# Anyone Out There For Me



## unreal (Mar 12, 2011)

Hi,

I have been through a divorce, which was best for both of us, however I have had a lot of bad luck with girls in the past right from school to my marriage something always seems to go wrong and I am losing hope if my soul mate is out there. I am a simple guy with simple work, but in a complicated world where money talks and personality is extinct nowadays from people I see. 

Anyone been in my situation and see a new light?


----------



## southbound (Oct 31, 2010)

unreal said:


> Hi,
> 
> I have been through a divorce, which was best for both of us, however I have had a lot of bad luck with girls in the past right from school to my marriage something always seems to go wrong and I am losing hope if my soul mate is out there. I am a simple guy with simple work, but in a complicated world where money talks and personality is extinct nowadays from people I see.
> 
> Anyone been in my situation and see a new light?

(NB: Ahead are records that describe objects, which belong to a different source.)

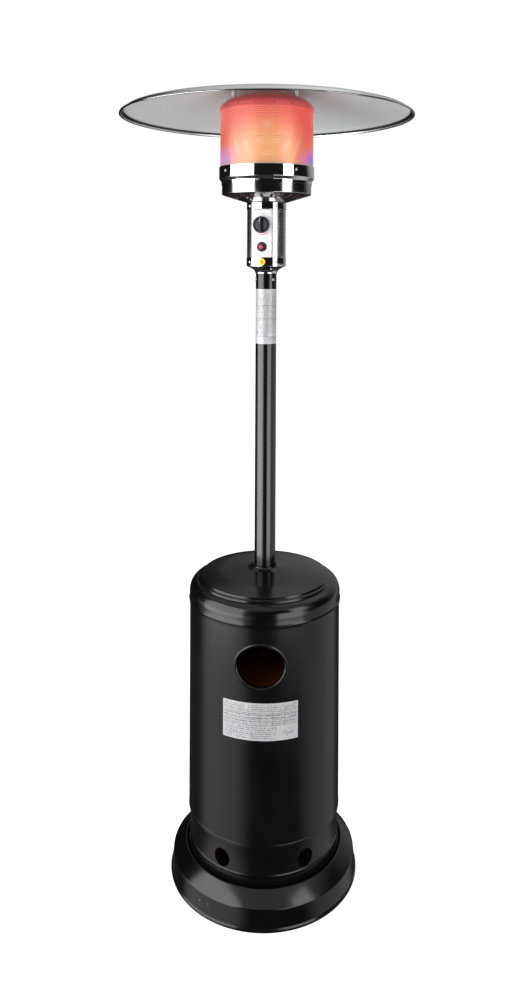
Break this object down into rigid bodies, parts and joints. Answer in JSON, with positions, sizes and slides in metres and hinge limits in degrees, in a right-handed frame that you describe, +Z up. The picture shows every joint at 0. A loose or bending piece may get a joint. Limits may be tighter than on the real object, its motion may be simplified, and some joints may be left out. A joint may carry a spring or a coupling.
{
  "type": "patio heater",
  "caption": "Mushroom-shaped gas patio heater: round base, drum-shaped bottle housing with a hand hole, slim pole, control head, glowing emitter screen and wide shallow reflector.",
  "frame": {"origin": "on the heater's centre line, at floor level", "axes": "+Z up along the pole, -Y towards the front with the hand hole and the control panel, +X to the right of someone facing the front"},
  "size_m": [0.813, 0.813, 2.1461],
  "materials": {
    "black_paint": "black satin powder coat",
    "polished_steel": "polished stainless steel",
    "brushed_aluminium": "finely brushed, satin",
    "zinc": "zinc plated",
    "panel_paint": "white satin paint",
    "black_plastic": "black moulded plastic",
    "red_plastic": "red moulded plastic",
    "hose_rubber": "black rubber hose",
    "brass": "turned brass",
    "orange_paint": "orange gloss paint",
    "label_foil": "silver label foil",
    "sticker_yellow": "yellow vinyl sticker",
    "hot_screen": "perforated heat-resistant steel, glowing"
  },
  "bodies": {
    "root": {"base_skirt": "black_paint", "vent_ring": "black_paint", "base_plate": "zinc", "support_post_1": "zinc", "support_post_2": "zinc", "support_post_3": "zinc", "post_bolt_1": "zinc", "post_bolt_2": "zinc", "post_bolt_3": "zinc", "bracket_bolt_1": "zinc", "bracket_bolt_2": "zinc", "bracket_bolt_3": "zinc", "pole_bracket": "zinc", "pole": "black_paint", "pole_label": "label_foil", "neck_screw_1": "zinc", "neck_screw_2": "zinc", "neck_screw_3": "zinc", "gas_bottle": "orange_paint", "bottle_foot_ring": "orange_paint", "bottle_valve": "brass", "gas_regulator": "zinc", "gas_hose": "hose_rubber", "neck_sleeve": "polished_steel", "control_shell": "polished_steel", "control_band_lower": "polished_steel", "control_band_upper": "polished_steel", "control_panel": "panel_paint", "gas_valve": "brass", "igniter_bezel": "black_plastic", "igniter_body": "black_plastic", "tilt_switch": "black_plastic", "warning_sticker": "sticker_yellow", "burner_pan": "polished_steel", "burner_ring": "polished_steel", "burner_tube": "zinc", "gas_jet": "brass", "flame_drum": "zinc", "pilot_burner": "zinc", "thermocouple": "zinc", "spark_electrode": "zinc", "emitter_screen": "hot_screen", "emitter_cap": "hot_screen", "reflector_stud_1": "zinc", "reflector_stud_2": "zinc", "reflector_stud_3": "zinc", "stud_nut_1": "zinc", "stud_nut_2": "zinc", "stud_nut_3": "zinc", "reflector": "brushed_aluminium"},
    "housing": {"tank_housing": "black_paint", "hand_hole_trim": "black_paint", "housing_lid": "black_paint", "lid_bush": "black_plastic", "rating_label": "label_foil"},
    "knob_plunger": {"push_collar": "zinc"},
    "knob": {"control_knob": "black_plastic", "valve_spindle": "brass"},
    "igniter": {"igniter_button": "red_plastic"},
    "handwheel": {"valve_handwheel": "black_plastic"}
  },
  "joints": [
    {"name": "housing_lift", "type": "slide", "parent": "root", "child": "housing", "axis": [0, 0, 1], "range_m": [0, 0.6]},
    {"name": "knob_push", "type": "slide", "parent": "root", "child": "knob_plunger", "axis": [0.2334, 0.9724, 0], "range_m": [0, 0.005], "stiffness_N_per_m": 300},
    {"name": "knob_turn", "type": "hinge", "parent": "knob_plunger", "child": "knob", "pos_m": [-0.01344, -0.05599, 1.765], "axis": [-0.2334, -0.9724, 0], "range_deg": [0, 180]},
    {"name": "igniter_press", "type": "slide", "parent": "root", "child": "igniter", "axis": [0.2334, 0.9724, 0], "range_m": [0, 0.005], "stiffness_N_per_m": 400},
    {"name": "bottle_valve_turn", "type": "hinge", "parent": "root", "child": "handwheel", "pos_m": [0, 0, 0.64], "axis": [0, 0, 1], "range_deg": [0, 720]}
  ]
}
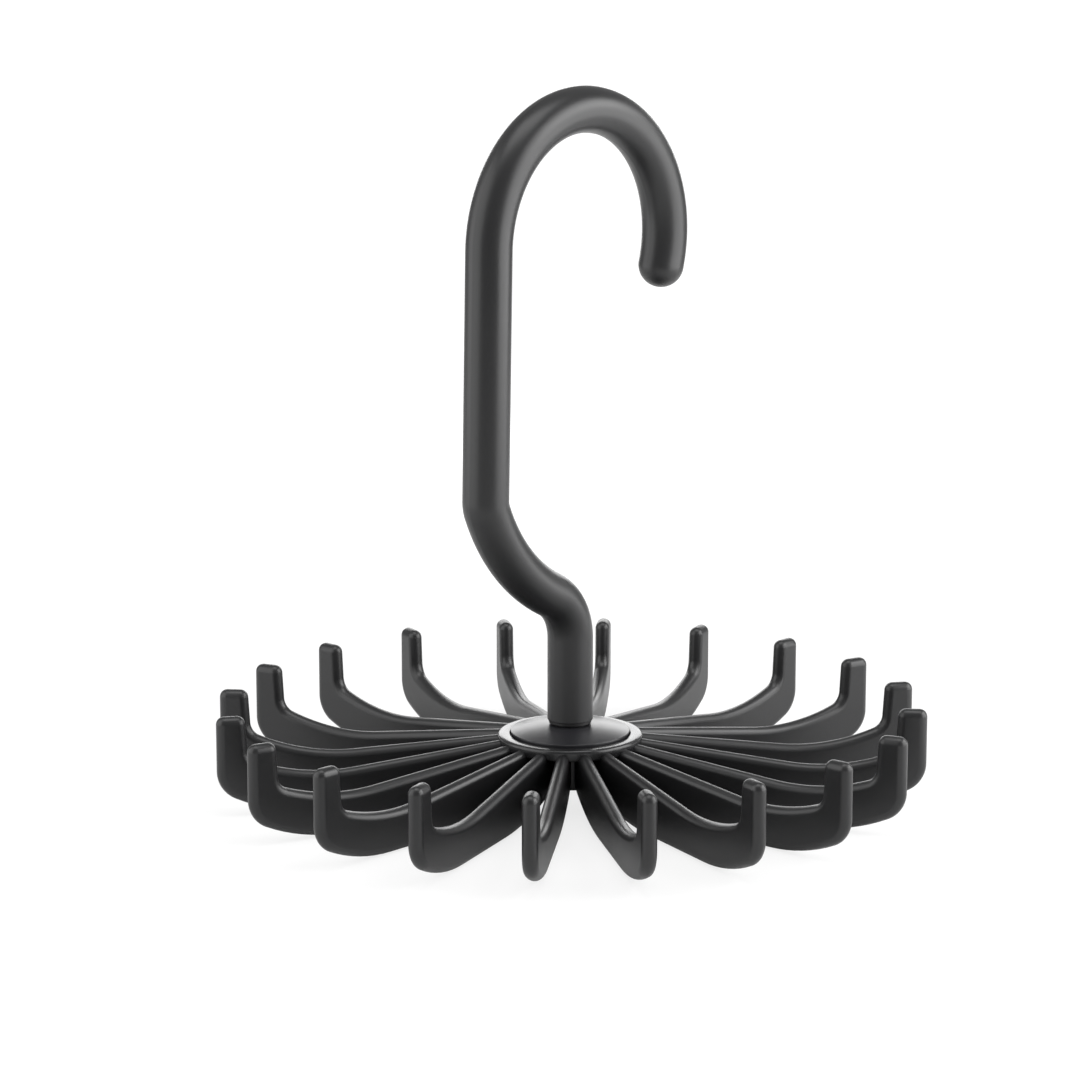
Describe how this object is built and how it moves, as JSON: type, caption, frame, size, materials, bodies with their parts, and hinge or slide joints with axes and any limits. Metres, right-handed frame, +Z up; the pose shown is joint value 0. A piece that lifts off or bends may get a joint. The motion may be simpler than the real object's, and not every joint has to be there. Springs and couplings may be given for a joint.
{
  "type": "tie hanger",
  "caption": "Moulded hook for a wardrobe rail, carrying a turning wheel of thin upright arms, each with a saddle and finger that hold a tie or belt.",
  "frame": {"origin": "on the wheel's axis, at the level of the surface that the arms stand on", "axes": "+Z up along the wheel's axis; the hook lies in the XZ plane with its tip towards +X, so a rail runs along Y"},
  "size_m": [0.11, 0.11, 0.11],
  "materials": {
    "moulded_hook": "satin black moulded polypropylene",
    "moulded_wheel": "satin black moulded polypropylene",
    "moulded_disc": "smooth black moulded acetal",
    "zinc_steel": "zinc-plated steel"
  },
  "bodies": {
    "hook": {"hook": "moulded_hook", "retaining_washer": "zinc_steel", "pan_head_screw": "zinc_steel"},
    "wheel": {"hub": "moulded_wheel", "thrust_disc": "moulded_disc", "arm_01": "moulded_wheel", "arm_02": "moulded_wheel", "arm_03": "moulded_wheel", "arm_04": "moulded_wheel", "arm_05": "moulded_wheel", "arm_06": "moulded_wheel", "arm_07": "moulded_wheel", "arm_08": "moulded_wheel", "arm_09": "moulded_wheel", "arm_10": "moulded_wheel", "arm_11": "moulded_wheel", "arm_12": "moulded_wheel", "arm_13": "moulded_wheel", "arm_14": "moulded_wheel", "arm_15": "moulded_wheel", "arm_16": "moulded_wheel", "arm_17": "moulded_wheel", "arm_18": "moulded_wheel", "arm_19": "moulded_wheel", "arm_20": "moulded_wheel"}
  },
  "joints": [
    {"name": "wheel_spin", "type": "hinge", "parent": "hook", "child": "wheel", "pos_m": [0, 0, 0.006], "axis": [0, 0, 1], "continuous": true}
  ]
}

I can say that I can relate. I never had a lot of luck with relationships until I met my x-wife in my early 20s. We married, and I thought I had my soul mate until she wanted a divorce after 18 years because she "wasn't happy." 

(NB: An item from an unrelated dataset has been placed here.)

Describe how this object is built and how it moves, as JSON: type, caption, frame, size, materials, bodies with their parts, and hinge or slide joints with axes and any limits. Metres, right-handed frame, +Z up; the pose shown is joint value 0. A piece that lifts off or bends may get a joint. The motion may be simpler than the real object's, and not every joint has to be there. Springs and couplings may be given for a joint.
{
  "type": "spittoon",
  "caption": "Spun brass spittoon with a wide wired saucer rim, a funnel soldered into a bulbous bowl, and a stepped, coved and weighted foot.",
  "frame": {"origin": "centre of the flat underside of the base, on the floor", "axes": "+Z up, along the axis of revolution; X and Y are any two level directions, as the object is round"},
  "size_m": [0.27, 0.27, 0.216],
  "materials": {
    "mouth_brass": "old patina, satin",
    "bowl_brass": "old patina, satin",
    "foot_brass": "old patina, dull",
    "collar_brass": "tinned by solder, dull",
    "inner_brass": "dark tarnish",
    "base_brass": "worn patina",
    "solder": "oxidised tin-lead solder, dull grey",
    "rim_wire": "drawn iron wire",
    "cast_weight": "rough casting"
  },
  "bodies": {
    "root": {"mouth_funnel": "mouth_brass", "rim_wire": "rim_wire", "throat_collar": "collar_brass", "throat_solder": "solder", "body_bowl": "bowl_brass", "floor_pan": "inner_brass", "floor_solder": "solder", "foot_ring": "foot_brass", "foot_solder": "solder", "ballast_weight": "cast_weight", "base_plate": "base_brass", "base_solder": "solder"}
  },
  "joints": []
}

I feel like I am just too plain and simple for people today. I guess I'm just living like my parents did and thought that was a great life for anyone. We were a middle class family. My dad had a great job at a factory and my mother stayed home with us kids. We weren't "on the go" all the time. We weren't vacation people. I spent the summer playing with my cousin riding bikes and doing all the outdoor stuff that young boys do. We loved being at home. 

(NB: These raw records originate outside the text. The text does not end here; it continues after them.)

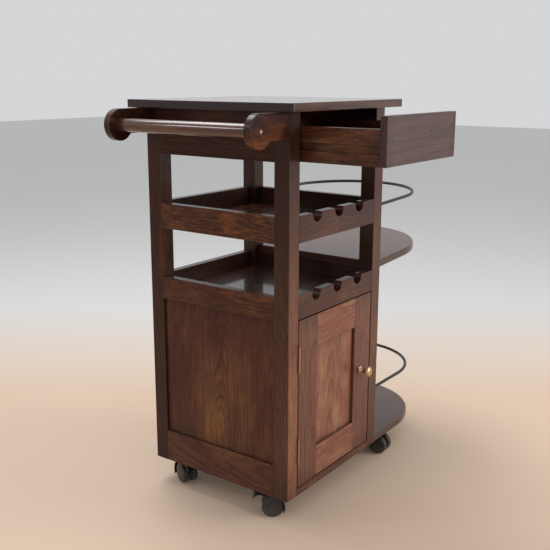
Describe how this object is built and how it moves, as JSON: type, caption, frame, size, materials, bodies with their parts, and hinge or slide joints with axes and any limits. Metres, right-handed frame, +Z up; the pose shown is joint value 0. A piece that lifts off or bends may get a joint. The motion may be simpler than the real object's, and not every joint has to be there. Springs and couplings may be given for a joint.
{
  "type": "bar cart",
  "caption": "Wooden bar cart on casters with a drawer, a cupboard, two open trays with bottle notches, round side shelves with rod galleries and a push handle.",
  "frame": {"origin": "on the floor, below the middle of the whole outline with the drawer pulled out as stored", "axes": "+Z up, +X towards the round side shelves, +Y towards the back; the drawer and the door face -Y"},
  "size_m": [0.8564, 0.6226, 0.9315],
  "materials": {
    "dark_wood": "dark walnut stain under semi-gloss lacquer",
    "black_iron": "dark painted iron rod",
    "brass": "worn antique brass",
    "black_plastic": "moulded black plastic",
    "wheel_plastic": "moulded dark grey wheels",
    "steel": "zinc plated",
    "catch_plastic": "brown plastic"
  },
  "bodies": {
    "cart": {"apron_back": "dark_wood", "apron_left": "dark_wood", "apron_right": "dark_wood", "bottom_board": "dark_wood", "bottom_rail_back": "dark_wood", "bottom_rail_left": "dark_wood", "bottom_rail_right": "dark_wood", "caster_plates": "steel", "drawer_runners": "dark_wood", "gallery_rod_lower": "black_iron", "gallery_rod_upper": "black_iron", "handle_bar": "dark_wood", "handle_bracket_back": "dark_wood", "handle_bracket_front": "dark_wood", "hinge_pins": "brass", "hinge_post_leaves": "brass", "lower_bottle_rail": "dark_wood", "lower_rail_back": "dark_wood", "lower_rail_left": "dark_wood", "lower_rail_right": "dark_wood", "lower_tray_board": "dark_wood", "magnetic_catch": "catch_plastic", "panel_back": "dark_wood", "panel_left": "dark_wood", "panel_right": "dark_wood", "post_back_left": "dark_wood", "post_back_right": "dark_wood", "post_front_left": "dark_wood", "post_front_right": "dark_wood", "side_shelf_lower": "dark_wood", "side_shelf_upper": "dark_wood", "top_board": "dark_wood", "upper_bottle_rail": "dark_wood", "upper_rail_back": "dark_wood", "upper_rail_left": "dark_wood", "upper_rail_right": "dark_wood", "upper_tray_board": "dark_wood", "wood_screws": "steel"},
    "drawer": {"drawer_front": "dark_wood", "drawer_side_left": "dark_wood", "drawer_side_right": "dark_wood", "drawer_back": "dark_wood", "drawer_bottom": "dark_wood"},
    "door": {"door_knob": "brass", "door_panel": "dark_wood", "door_rail_bottom": "dark_wood", "door_rail_top": "dark_wood", "door_stile_hinge": "dark_wood", "door_stile_knob": "dark_wood", "hinge_door_leaves": "brass"},
    "caster_front_left": {"caster_front_left_housing": "black_plastic"},
    "caster_front_left_roll": {"caster_front_left_wheels": "wheel_plastic"},
    "caster_front_left_lever": {"caster_front_left_brake": "black_plastic"},
    "caster_back_left": {"caster_back_left_housing": "black_plastic"},
    "caster_back_left_roll": {"caster_back_left_wheels": "wheel_plastic"},
    "caster_back_left_lever": {"caster_back_left_brake": "black_plastic"},
    "caster_front_right": {"caster_front_right_housing": "black_plastic"},
    "caster_front_right_roll": {"caster_front_right_wheels": "wheel_plastic"},
    "caster_back_right": {"caster_back_right_housing": "black_plastic"},
    "caster_back_right_roll": {"caster_back_right_wheels": "wheel_plastic"}
  },
  "joints": [
    {"name": "drawer_slide", "type": "slide", "parent": "cart", "child": "drawer", "axis": [0, -1, 0], "range_m": [-0.197, 0.06]},
    {"name": "door_hinge", "type": "hinge", "parent": "cart", "child": "door", "pos_m": [-0.2605, -0.11665, 0.2765], "axis": [0, 0, -1], "range_deg": [0, 170]},
    {"name": "caster_front_left_swivel", "type": "hinge", "parent": "cart", "child": "caster_front_left", "pos_m": [-0.25675, -0.06525, 0.059], "axis": [0, 0, 1], "continuous": true},
    {"name": "caster_front_left_spin", "type": "hinge", "parent": "caster_front_left", "child": "caster_front_left_roll", "pos_m": [-0.26733, -0.05069, 0.025], "axis": [0.809, 0.5878, 0], "continuous": true},
    {"name": "caster_front_left_brake_hinge", "type": "hinge", "parent": "caster_front_left", "child": "caster_front_left_lever", "pos_m": [-0.27674, -0.03774, 0.05061], "axis": [-0.809, -0.5878, 0], "range_deg": [0, 25]},
    {"name": "caster_back_left_swivel", "type": "hinge", "parent": "cart", "child": "caster_back_left", "pos_m": [-0.25675, 0.23275, 0.059], "axis": [0, 0, 1], "continuous": true},
    {"name": "caster_back_left_spin", "type": "hinge", "parent": "caster_back_left", "child": "caster_back_left_roll", "pos_m": [-0.26407, 0.21631, 0.025], "axis": [-0.9135, 0.4067, 0], "continuous": true},
    {"name": "caster_back_left_brake_hinge", "type": "hinge", "parent": "caster_back_left", "child": "caster_back_left_lever", "pos_m": [-0.27058, 0.20169, 0.05061], "axis": [0.9135, -0.4067, 0], "range_deg": [0, 25]},
    {"name": "caster_front_right_swivel", "type": "hinge", "parent": "cart", "child": "caster_front_right", "pos_m": [0.16525, -0.07225, 0.059], "axis": [0, 0, 1], "continuous": true},
    {"name": "caster_front_right_spin", "type": "hinge", "parent": "caster_front_right", "child": "caster_front_right_roll", "pos_m": [0.16588, -0.09024, 0.025], "axis": [-0.9994, -0.0349, 0], "continuous": true},
    {"name": "caster_back_right_swivel", "type": "hinge", "parent": "cart", "child": "caster_back_right", "pos_m": [0.16525, 0.23975, 0.059], "axis": [0, 0, 1], "continuous": true},
    {"name": "caster_back_right_spin", "type": "hinge", "parent": "caster_back_right", "child": "caster_back_right_roll", "pos_m": [0.15909, 0.22284, 0.025], "axis": [-0.9397, 0.342, 0], "continuous": true}
  ]
}
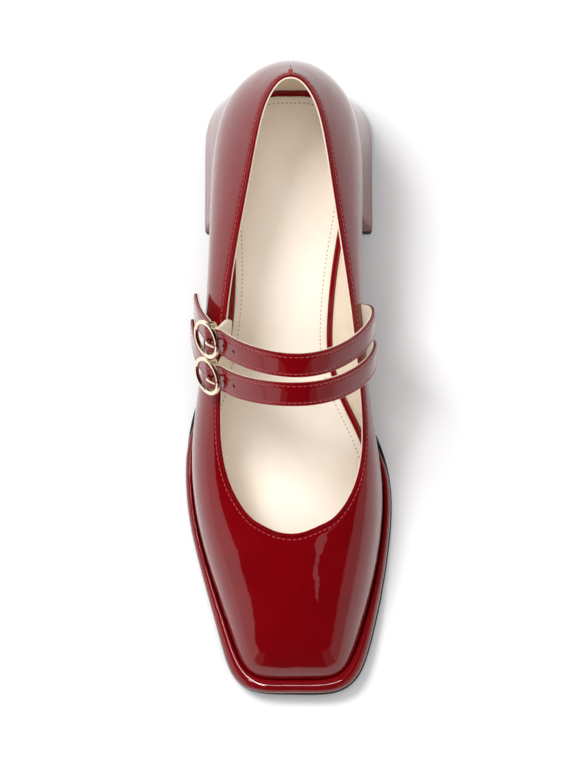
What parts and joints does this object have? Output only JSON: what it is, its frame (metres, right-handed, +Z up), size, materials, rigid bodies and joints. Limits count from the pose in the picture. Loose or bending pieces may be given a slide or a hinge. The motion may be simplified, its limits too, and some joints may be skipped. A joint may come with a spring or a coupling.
{
  "type": "mary jane shoe",
  "caption": "Square-toed patent leather mary jane shoe with a low block heel, an open throat and buckled instep straps, standing empty and unbent on its heel and forefoot",
  "frame": {"origin": "the middle of the shoe's box in plan, on the plane that the heel and the forefoot stand on", "axes": "+Z up; the toe points along -Y and the heel along +Y; +X is the inner (medial) side of this right shoe and -X its outer (lateral) side with the buckles"},
  "size_m": [0.0838, 0.2532, 0.1039],
  "materials": {
    "patent_leather": "deep red patent leather with a mirror-like clear coat",
    "lining_leather": "smooth matt cream lining leather",
    "black_rubber": "black rubber with a faint texture",
    "pale_gold": "polished pale gold plating"
  },
  "bodies": {
    "root": {"upper": "patent_leather", "insole": "lining_leather", "outsole": "black_rubber", "rand": "patent_leather", "heel_block": "patent_leather", "top_lift": "black_rubber", "strap_rear": "patent_leather", "buckle_rear": "pale_gold", "prong_rear": "pale_gold", "buckle_tab_rear": "lining_leather", "strap_front": "patent_leather", "buckle_front": "pale_gold", "prong_front": "pale_gold", "buckle_tab_front": "lining_leather"}
  },
  "joints": []
}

I'm currently in my 40s and continue to enjoy that lifestyle. I've noticed that most middle class people my age aren't happy unless they are on the move all the time. They go on two or three vacations every year, have a boat, a camper, and everything else under the sun.

Being a simple guy like me just doesn't attract a lot of attention these days. To answer your question, though, I'm sure there is someone for you. I'm just seem to be enjoying myself too much to want another relationship.


----------



## raising5boyz (Nov 8, 2008)

Did you read the post...."Be real with my please"? 

I understand! Perhaps for different reasons....but he end result is the same....is there someone out there for me? 

Sorry, no answers....just understanding...hang in there....I still believe there is hope!


----------



## Sparkles422 (Jun 3, 2011)

I wonder too. I'm living what feels like a hermit. But I know I'm not ready for a relationship, still have baggage. 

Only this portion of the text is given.